You violated a tenant already. 🙂

How does the sender know the message recipient in order to address the message.

This is a key question.


You've activated my trap card! (I kid, I kid)

I was actually coming back to the thread specifically to point out that I very purposefully didn't mention anything about how the sender would know this message recipient, nor did I (mean to) imply that any member in the chain had any queue other than their caller and callees.  In fact, the base proposal only had recipient metadata, meaning there was no way to know if the message was sent to anybody, in keeping with the principle that messages are requests, not commands.

 

I want to reiterate, this would be a structure that would easily let a developer profile transit times and message overhead for any arbitrary form of message propagation, allowing them to quantify the (likely minimal) impact the message framework has on the program's performance!
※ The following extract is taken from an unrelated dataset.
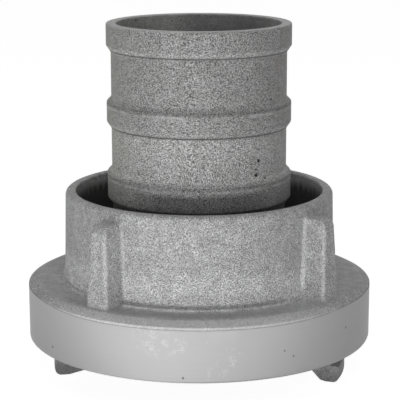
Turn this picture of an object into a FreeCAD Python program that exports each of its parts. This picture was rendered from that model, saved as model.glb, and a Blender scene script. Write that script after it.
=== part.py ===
import FreeCAD, Part
import math
import os

# A cast aluminium quarter-turn fire hose coupling of the 52 mm hose size. Lengths are in
# millimetres and angles in degrees. It stands on its two lugs at z = 0, its axis is +Z,
# and the lugs lie along +X and -X.

# Hook-shaped lugs below the mating face
LUG_ANGLES = (0.0, 180.0)
LUG_HEIGHT = 11.6
LUG_INNER_R = 33.0
LUG_STEM_R = 38.3
LUG_NOSE_R = 42.25
LUG_SPAN = 32.0
LUG_NOSE_DEPTH = 6.6
LUG_TOE_WIDTH = 5.2
LUG_TOE_RISE = 1.2
LUG_TOE_ROUND = 3.0
LUG_HEEL_ROUND = 0.8
LUG_LEAD_CHAMFER = 4.1
LUG_TAIL_CHAMFER = 0.6
LUG_CORNER_ROUND = 3.0
LUG_NOSE_ROUND = 0.7
LUG_RAMP_TILT = 1.4

# Windows and undercut track for the other coupling's lugs
TRACK_CLEARANCE = 0.5
NOSE_CLEARANCE = 0.8
LIP_PLAY = 0.8
WINDOW_OFFSET_ANGLE = 1.5
WINDOW_CLEARANCE_ANGLE = 2.5
WINDOW_CORNER_ROUND = 1.5
TRACK_SPAN = 88.5
LIP_LEAD_ANGLE = 9.0
LIP_LEAD_DROP = 1.2

# Ring that carries the lugs and meets the other coupling face to face
RING_R = 49.0
RING_ROOF = 3.1
RING_CROWN = 1.4
CROWN_SLOPE_WIDTH = 2.9
CROWN_ROUND = 6.0
FACE_EDGE_ROUND = 0.6
BAND_EDGE_ROUND = 0.25
FRONT_BORE_EDGE_ROUND = 0.4
SHOULDER_EDGE_ROUND = 0.3

# Bell, the skirt that guards the hose end and its binding
BELL_HEIGHT = 25.4
BELL_RIM_R = 38.0
BELL_BASE_R = 38.5
BELL_WALL = 2.9
BELL_INNER_DRAFT = 0.4
BELL_OUTER_ROUND = 1.8
BELL_INNER_ROUND = 0.6
BELL_FLOOR_THICKNESS = 4.3
BELL_FLOOR_ROUND = 2.5
FOOT_FLARE = 0.65
FOOT_FLARE_HEIGHT = 3.1
FOOT_WALL_HEIGHT = 1.3
FOOT_ROUND = 0.5
FOOT_BLEND_ROUND = 1.0

# Grip ribs around the bell
RIB_COUNT = 4
RIB_START_ANGLE = 57.5
RIB_TOP_PROUD = 6.2
RIB_FACE_LEAN = 1.1
RIB_TOP_DROP = 2.9
RIB_SHOULDER_ROUND = 4.2
RIB_FACE_WIDTH = 4.4
RIB_FOOT_SPREAD = 1.6
RIB_SIDE_DRAFT = 5.0
RIB_EDGE_ROUND = 1.1
RIB_ROOT_ROUND = 1.4
RIB_TOP_EDGE_ROUND = 1.0
RIB_CROWN_ROUND = 0.8
RIB_CROWN_LEAN = 0.35

# Swivel: the tail's collar bears on a shoulder in the head, held by a snap ring
SWIVEL_R = 26.2
SWIVEL_CLEARANCE = 0.1
SWIVEL_END_PLAY = 0.1
SWIVEL_LAND_ABOVE_RING = 3.0
SHOULDER_DEPTH = 10.8
COLLAR_R = 32.1
COLLAR_CLEARANCE = 0.3
COLLAR_RECESS = 0.3
COLLAR_FRONT_ROUND = 0.5
COLLAR_BACK_ROUND = 0.3
SNAP_WIRE_R = 1.2
SNAP_WIRE_INSET = 0.85
SNAP_WIRE_CLEARANCE = 0.05
SNAP_GROOVE_ROUND = 0.4
SNAP_RING_GAP = 24.0
SNAP_RING_GAP_ANGLE = 140.0

# Hose tail, the swivelling tube that the hose is bound to, from its neck upwards
TAIL_NECK_R = 24.5
TAIL_BARREL_R = 24.7
TAIL_RIDGE_R = 26.0
NECK_TAPER_LENGTH = 2.5
NECK_LENGTH = 13.8
LOWER_RIDGE_LENGTH = 7.0
LOWER_BARREL_LENGTH = 11.3
MIDDLE_RIDGE_LENGTH = 5.5
UPPER_BARREL_LENGTH = 12.7
TOP_RIDGE_LENGTH = 6.1
RIDGE_UNDER_FLANK = 1.9
RIDGE_UPPER_FLANK = 1.3
RIDGE_EDGE_ROUND = 0.6
RIDGE_ROOT_ROUND = 0.9
WATERWAY_R = 22.4
MOUTH_R = 23.1
MOUTH_TAPER_LENGTH = 9.0
MOUTH_EDGE_ROUND = 0.45
INLET_EDGE_ROUND = 0.3

# Face seal, a rubber ring buttoned into an undercut in the collar
SEAL_INNER_R = 24.0
SEAL_LIP_R = 29.6
SEAL_FOOT_R = 30.8
SEAL_FOOT_HEIGHT = 3.0
SEAL_SEAT_DEPTH = 6.0
SEAL_STAND_OUT = 0.8
SEAL_LIP_ROUND = 1.0
SEAL_CLEARANCE = 0.1
SEAL_BORE_EDGE_ROUND = 0.3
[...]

In fact, the original aside that led to me outlining this idea on the figurative back of a napkin was about how useful it'd be for profiling.  Something like that would be an invaluable tool in correcting those unfounded assumptions how "scalable" sending messages up and down the tree really is, which was what led us down this rabbit hole in your original reply!  Principles and best practices are great, but I find cold, hard, (hopefully easy to implement and test) facts are what best persuade people.

 

That said, it is a common pattern in the framework that an actor wants to send a message to its caller with the express purpose of the caller relaying that message elsewhere.  In fact, one of these is so common and important that it's already built into the framework: the Last Ack.  Oftentimes, status reports like "the temperature is 75" percolate upwards as each actor acts on that information and then reports "the temperature is 75" to its caller.  My purpose with the suggestion was not to imply that this was the correct (though often necessary) behavior, but it definitely would be able to ease the busywork of implementing "go tell your dad" messages into a framework that would at least be able to minimize the damage done by people misusing it.  Better the devil you know, and all that jazz.